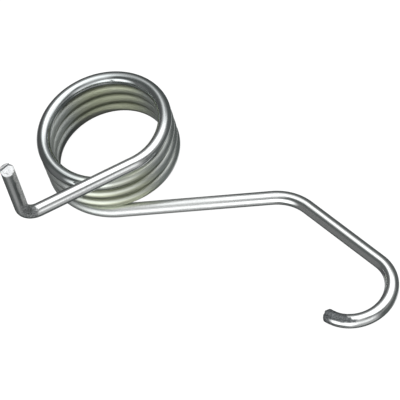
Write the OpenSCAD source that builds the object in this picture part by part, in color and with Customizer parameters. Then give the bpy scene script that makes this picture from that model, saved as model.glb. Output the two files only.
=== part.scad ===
// Torsion spring, bent cold from one length of round wire.
//
// The coil's axis is Z and the spring lies on z = 0, on its last turn and its long leg.
// The long leg leaves the coil along +X, then turns at a knee and ends in an open hook.
// At the top of the coil the wire turns in, crosses over the first turn as the short leg
// and ends in a tip that stands up square to the leg.
// The coil is wound left-hand: seen from above it runs anticlockwise on its way down.

/* [Wire] */
// Diameter of the wire
wire_d = 3; // [2:0.1:4]

/* [Coil] */
// Inside diameter of the coil
coil_id = 24.4; // [18:0.1:36]
// Turns of the coil, to the nearest whole turn
coil_turns = 4; // [2:1:8]
// Free gap between one turn and the next
turn_gap = 0.12; // [0.1:0.01:0.6]
// Angle from one leg to the other, seen along the coil's axis
leg_angle = 152; // [120:1:170]

/* [Long leg] */
// Least free gap between the long leg and the turn above it
leg_gap = 0.04; // [0.02:0.01:0.08]
// Angle of the last stretch of coil, where the wire opens out into the long leg
lead_out_angle = 45; // [20:1:60]
// Straight length from the coil to the knee
long_leg = 33.5; // [20:0.5:80]
// Inside radius of the knee
knee_r = 9.5; // [3:0.1:15]
// Angle that the knee turns
knee_angle = 45; // [20:1:90]
// Straight length from the knee to the hook
shank = 21.5; // [10:0.5:60]
// Inside radius of the hook
hook_r = 6.7; // [3:0.1:12]
// Angle that the hook turns
hook_angle = 180; // [90:1:200]

/* [Short leg] */
// Inside radius of the bend from the coil into the short leg
turn_in_r = 9.5; // [6:0.1:12]
// Angle of that bend
turn_in_angle = 30; // [24:1:45]
// Straight length of the short leg
short_leg = 22.3; // [18:0.1:50]
// Inside radius of the bend from the short leg into the tip
tip_bend_r = 1.9; // [1:0.1:6]
// Angle of that bend
tip_angle = 90; // [45:1:120]
// Straight length of the tip
tip_length = 13.5; // [5:0.5:40]

/* [Hidden] */

// Every bend, and every second arc of the coil, is a hair thicker than the wire between
// them and runs a little way into it, so that the pieces join into one solid.
seat = 0.01;
overlap = 0.6;
// Facets round the wire and along a bend
wire_fn = 32;
bend_fn = 72;
// The longest arc that the coil is made of, in degrees
arc_max = 45;

wire_r = wire_d / 2;
mean_r = coil_id / 2 + wire_r;
pitch = wire_d + turn_gap;
turn_in_mean_r = turn_in_r + wire_r;

// The long leg is level, while the turn above it still falls, so the last stretch opens out
// to a larger radius and takes the leg clear of that turn. The two draw closer in height and
// part sideways, both as the square of the distance along them. So the ratio of the two rates
// sets the least gap, and the radius follows from it.
closing_ratio = sqrt(pow(pitch / (wire_d + leg_gap), 2) - 1);
lead_out_mean_r = mean_r + pitch / (2 * PI * closing_ratio * lead_out_angle * PI / 180);

// Angle that the wire turns through from the short leg to the long leg
total_angle = 360 * coil_turns - (180 - leg_angle);
// An odd number of arcs, so that the first and the last are both plain ones
arcs = 2 * ceil((total_angle - turn_in_angle - lead_out_angle) / arc_max / 2) + 1;

// The coil is a chain of flat arcs. Each lies in a plane tilted by arc_tilt, and meets the
// next with one tangent, which falls at the slope end_slope and stands square to the radius.
// First the slope of a true helix gives the plan angles that the two end bends take up.
helix_slope = atan(pitch / (2 * PI * mean_r));
turn_in_plan = 2 * asin(sin(turn_in_angle / 2) / cos(helix_slope));
lead_out_plan = atan(tan(lead_out_angle) * cos(helix_slope)
                     * cos(asin(tan(helix_slope) / tan(lead_out_angle))));
coil_angle = total_angle - turn_in_plan - lead_out_plan;
step = coil_angle / arcs;
arc_rise = pitch * step / 360;
arc_tilt = atan(arc_rise / (2 * mean_r * sin(step / 2)));
arc_angle = 2 * atan(tan(step / 2) * cos(arc_tilt));
arc_r = mean_r * cos(step / 2) / (cos(arc_angle / 2) * pow(cos(arc_tilt), 2));
arc_offset = mean_r * cos(step / 2) - arc_r * cos(arc_angle / 2);
end_slope = asin(sin(arc_tilt) * cos(arc_angle / 2));

// The long leg is level: the opening bend leaves the coil rolled by lead_out_roll, takes up
// the slope over its length and comes out rolled by level_roll.
lead_out_roll = asin(tan(end_slope) / tan(lead_out_angle));
level_roll = asin(sin(end_slope) / sin(lead_out_angle));
lead_out_drop = lead_out_mean_r * sin(end_slope) * tan(lead_out_angle / 2);

// The bend into the short leg is rolled a little, so that the leg climbs as steeply as the
// coil and keeps its gap to the first turn. The tip then stands in an upright plane.
turn_in_roll = asin(tan(end_slope) * tan(turn_in_angle / 2));

// Where the coil proper starts, at the top, and ends, at the bottom
bottom_angle = -90 - lead_out_plan;
top_angle = bottom_angle - coil_angle;
bottom_z = wire_r + seat + lead_out_drop;
top_z = bottom_z + arcs * arc_rise;

// The modules below draw the wire from where it is, heading along +X, and then draw their
// children from where it ends. A bend turns the heading towards +Y.

module straight(length) {
    rotate([0, 90, 0]) cylinder(d = wire_d, h = length, $fn = wire_fn);
    translate([length, 0, 0]) children();
}

module bend(radius, angle) {
    translate([0, radius, 0])
        rotate([0, 0, -90 - overlap])
            rotate_extrude(angle = angle + 2 * overlap, $fn = bend_fn)
                translate([radius, 0]) circle(d = wire_d + 2 * seat, $fn = wire_fn);
    translate([0, radius, 0]) rotate([0, 0, angle]) translate([0, -radius, 0]) children();
}

module roll(angle) {
    rotate([angle, 0, 0]) children();
}

// One arc of the coil, centred on the X axis and falling towards +Y
module coil_arc(is_thick) {
    extra = is_thick ? overlap : 0;
    rotate([-arc_tilt, 0, 0])
        translate([arc_offset, 0, 0])
            rotate([0, 0, -arc_angle / 2 - extra])
                rotate_extrude(angle = arc_angle + 2 * extra, $fn = bend_fn)
                    translate([arc_r, 0])
                        circle(d = wire_d + (is_thick ? 2 * seat : 0), $fn = wire_fn);
}

module coil() {
    for (i = [0 : arcs - 1])
        rotate([0, 0, top_angle + step * (i + 0.5)])
            translate([0, 0, top_z - arc_rise * (i + 0.5)])
                coil_arc(i % 2 == 1);
}

module long_leg_and_hook() {
    rotate([0, 0, bottom_angle])
        translate([mean_r, 0, bottom_z])
            rotate([0, 0, 90]) rotate([0, end_slope, 0])
                roll(lead_out_roll) bend(lead_out_mean_r, lead_out_angle)
                    roll(180 - level_roll) straight(long_leg)
                        bend(knee_r + wire_r, knee_angle)
                            straight(shank)
                                bend(hook_r + wire_r, hook_angle);
}

module short_leg_and_tip() {
    rotate([0, 0, top_angle])
        translate([mean_r, 0, top_z])
            rotate([180, 0, -90]) rotate([0, end_slope, 0])
                roll(-turn_in_roll) bend(turn_in_mean_r, turn_in_angle)
                    straight(short_leg)
                        roll(-90 - turn_in_roll) bend(tip_bend_r + wire_r, tip_angle)
                            straight(tip_length);
}

module torsion_spring() {
    color("silver")
        union() {
            coil();
            long_leg_and_hook();
            short_leg_and_tip();
        }
}

torsion_spring();
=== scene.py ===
"""The looks of the torsion spring: one length of bright plated wire, drawn, coiled and bent.

The wire is built as a sweep along the same centre line as the CAD model: the coil's chain of
flat arcs, the long leg with its knee and hook, and the short leg with its upright tip.
Lengths are in millimetres and angles in degrees until a point is placed, in metres.
"""
import math

import bpy
import numpy as np
from mathutils import Matrix, noise


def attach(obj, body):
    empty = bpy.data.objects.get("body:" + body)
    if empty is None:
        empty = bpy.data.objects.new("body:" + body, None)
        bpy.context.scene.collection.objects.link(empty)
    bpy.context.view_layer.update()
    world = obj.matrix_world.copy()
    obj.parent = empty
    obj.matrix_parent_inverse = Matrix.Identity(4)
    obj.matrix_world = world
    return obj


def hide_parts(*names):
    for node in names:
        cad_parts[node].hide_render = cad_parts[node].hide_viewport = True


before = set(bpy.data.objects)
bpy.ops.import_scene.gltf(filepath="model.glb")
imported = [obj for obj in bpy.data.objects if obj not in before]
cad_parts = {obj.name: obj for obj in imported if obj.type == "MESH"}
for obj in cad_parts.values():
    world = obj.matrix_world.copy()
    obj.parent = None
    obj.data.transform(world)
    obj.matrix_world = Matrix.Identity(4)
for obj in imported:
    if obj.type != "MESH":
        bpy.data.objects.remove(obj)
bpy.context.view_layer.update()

MM = 0.001

# ---------------------------------------------------------------- the spring's sizes

WIRE_R = 1.5
SEAT = 0.01  # by which the CAD model's bends are thicker than the wire between them

COIL_ID = 24.4
COIL_TURNS = 4
TURN_GAP = 0.12
LEG_ANGLE = 152.0
ARC_MAX = 45.0  # the longest flat arc that the coil is made of

LEG_GAP = 0.04  # least gap between the long leg and the turn above it
LEAD_OUT_ANGLE = 45.0
LONG_LEG = 33.5
KNEE_R = 9.5
KNEE_ANGLE = 45.0
SHANK = 21.5
HOOK_R = 6.7
HOOK_ANGLE = 180.0

TURN_IN_R = 9.5
TURN_IN_ANGLE = 30.0
SHORT_LEG = 22.3
TIP_BEND_R = 1.9
TIP_ANGLE = 90.0
TIP_LENGTH = 13.5

MEAN_R = COIL_ID / 2 + WIRE_R
PITCH = 2 * WIRE_R + TURN_GAP
TURN_LENGTH = 2 * math.pi * MEAN_R

# The long leg and the turn above it draw closer in height and part sideways. The ratio of the
# two rates sets their least gap, and the radius of the bend between coil and leg follows.
CLOSING_RATIO = math.sqrt((PITCH / (2 * WIRE_R + LEG_GAP)) ** 2 - 1)
LEAD_OUT_R = MEAN_R + PITCH / (2 * math.pi * CLOSING_RATIO * math.radians(LEAD_OUT_ANGLE))

# ---------------------------------------------------------------- the centre line

SAMPLE = 0.2  # spacing of the points that the centre line is worked out at


def sin(angle):
    """The sine of an angle in degrees. The four below work in degrees too."""
    return math.sin(math.radians(angle))


def cos(angle):
    return math.cos(math.radians(angle))


def tan(angle):
    return math.tan(math.radians(angle))


def asin(ratio):
    return math.degrees(math.asin(ratio))


def atan(ratio):
    return math.degrees(math.atan(ratio))


def turned(axis, angle):
    """A 4x4 turn about the x, y or z axis."""
    i, j = {"x": (1, 2), "y": (2, 0), "z": (0, 1)}[axis]
    matrix = np.eye(4)
    matrix[i, i] = matrix[j, j] = cos(angle)
    matrix[i, j], matrix[j, i] = -sin(angle), sin(angle)
    return matrix


def moved(x, y, z):
    """A 4x4 move."""
    matrix = np.eye(4)
    matrix[:3, 3] = x, y, z
    return matrix


class Walk:
    """Goes along the wire from a starting place, heading along its own +X, and notes points."""

    def __init__(self, place):
        self.place = place
        self.points = [place[:3, 3]]

    def note(self, along):
        self.points += list((along @ self.place.T)[:, :3])

    def straight(self, length):
        s = np.linspace(0, length, math.ceil(length / SAMPLE) + 1)[1:]
        self.note(np.stack([s, 0 * s, 0 * s, 1 + 0 * s], 1))
        self.place = self.place @ moved(length, 0, 0)
        return self

    def bend(self, radius, angle):
        """Turns the heading towards +Y."""
        count = math.ceil(radius * math.radians(angle) / SAMPLE)
        a = np.linspace(0, math.radians(angle), count + 1)[1:]
        self.note(np.stack([radius * np.sin(a), radius * (1 - np.cos(a)), 0 * a, 1 + 0 * a], 1))
        turn = moved(0, radius, 0) @ turned("z", angle) @ moved(0, -radius, 0)
        self.place = self.place @ turn
        return self

    def roll(self, angle):
        self.place = self.place @ turned("x", angle)
        return self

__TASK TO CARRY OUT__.
Every line from the one containing "rotate([0, 0, bottom_angle])" through the one containing "for node in" is to be given again exactly, both ends included, and no line outside that range.

__REPLY TO THE EXERCISE__.
    rotate([0, 0, bottom_angle])
        translate([mean_r, 0, bottom_z])
            rotate([0, 0, 90]) rotate([0, end_slope, 0])
                roll(lead_out_roll) bend(lead_out_mean_r, lead_out_angle)
                    roll(180 - level_roll) straight(long_leg)
                        bend(knee_r + wire_r, knee_angle)
                            straight(shank)
                                bend(hook_r + wire_r, hook_angle);
}

module short_leg_and_tip() {
    rotate([0, 0, top_angle])
        translate([mean_r, 0, top_z])
            rotate([180, 0, -90]) rotate([0, end_slope, 0])
                roll(-turn_in_roll) bend(turn_in_mean_r, turn_in_angle)
                    straight(short_leg)
                        roll(-90 - turn_in_roll) bend(tip_bend_r + wire_r, tip_angle)
                            straight(tip_length);
}

module torsion_spring() {
    color("silver")
        union() {
            coil();
            long_leg_and_hook();
            short_leg_and_tip();
        }
}

torsion_spring();
=== scene.py ===
"""The looks of the torsion spring: one length of bright plated wire, drawn, coiled and bent.

The wire is built as a sweep along the same centre line as the CAD model: the coil's chain of
flat arcs, the long leg with its knee and hook, and the short leg with its upright tip.
Lengths are in millimetres and angles in degrees until a point is placed, in metres.
"""
import math

import bpy
import numpy as np
from mathutils import Matrix, noise


def attach(obj, body):
    empty = bpy.data.objects.get("body:" + body)
    if empty is None:
        empty = bpy.data.objects.new("body:" + body, None)
        bpy.context.scene.collection.objects.link(empty)
    bpy.context.view_layer.update()
    world = obj.matrix_world.copy()
    obj.parent = empty
    obj.matrix_parent_inverse = Matrix.Identity(4)
    obj.matrix_world = world
    return obj


def hide_parts(*names):
    for node in names:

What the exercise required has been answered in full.